The Hitchhiker’s radio adaptations continue with the fourth installment in the trilogy, So Long and Thanks for All the Fish.
This one is funny and amusing, but the weaknesses inherint in the book are on display here—namely too much focus on Arthur. Part of the fun of Hitchhhiker’s is all the zany characters and you get the feeling Adams was tiring of the series at this point as characters such as Ford, Marvin and Trillian only have glorified cameos at best. This radio adapation does slim things down a bit and it does have some absurdly funny moments that work better in audio than they do in print.

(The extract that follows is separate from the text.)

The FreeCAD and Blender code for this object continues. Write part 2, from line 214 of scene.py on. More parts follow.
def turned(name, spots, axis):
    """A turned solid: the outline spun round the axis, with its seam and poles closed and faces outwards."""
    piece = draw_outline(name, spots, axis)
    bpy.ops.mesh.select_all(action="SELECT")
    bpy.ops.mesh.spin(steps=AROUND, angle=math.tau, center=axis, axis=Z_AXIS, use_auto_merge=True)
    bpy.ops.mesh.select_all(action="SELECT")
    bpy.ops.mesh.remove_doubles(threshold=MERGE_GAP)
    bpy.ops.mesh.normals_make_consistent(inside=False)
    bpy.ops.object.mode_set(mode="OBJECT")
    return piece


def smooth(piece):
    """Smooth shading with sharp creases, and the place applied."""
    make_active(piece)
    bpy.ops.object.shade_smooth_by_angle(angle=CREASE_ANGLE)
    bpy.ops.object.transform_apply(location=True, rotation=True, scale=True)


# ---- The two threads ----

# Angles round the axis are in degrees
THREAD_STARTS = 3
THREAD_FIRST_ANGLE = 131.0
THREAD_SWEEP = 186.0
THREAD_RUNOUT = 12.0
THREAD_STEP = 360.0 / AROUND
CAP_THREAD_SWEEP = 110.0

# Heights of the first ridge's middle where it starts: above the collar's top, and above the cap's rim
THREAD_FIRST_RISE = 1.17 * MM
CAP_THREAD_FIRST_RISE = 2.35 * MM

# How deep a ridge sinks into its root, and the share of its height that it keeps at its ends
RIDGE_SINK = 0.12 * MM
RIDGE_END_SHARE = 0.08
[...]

In which Arthur returns to Earth finds love. WAIT wasn't Earth destroyed ??? And yet here Earth is. Even though Arthur has been gone for years only months have passed. Arthur investigates this confusion and searches for others who experience this. Not as funny as previous audio products but still better than the book. (Thanks For All the Fish) Remind me to feed fish to the next dolphin I meet.
a good adaptation of the 4th hitchhikers book i think. different to the other stories as this is a smaller more intimate story centred on arthur dent and his new love fenchurch. the interludes with ford were okay and served to stop the story getting too far away from the world of the guide. the final episode with the final appearance of marvin (still played by stephen moore) was a touching reunion for arthur as well as a teary good bye to the miserable bugger.
overall definitely recommend, especially if listening to all of the phases in sequence.
The arrival of Fenchurch and the Earth is back. Shorter than the others (4 episodes instead of 6). Still great! Ford's attempts to make it to Earth were the best part, Wonko the Sane (Christian Slater was a fun surprise!)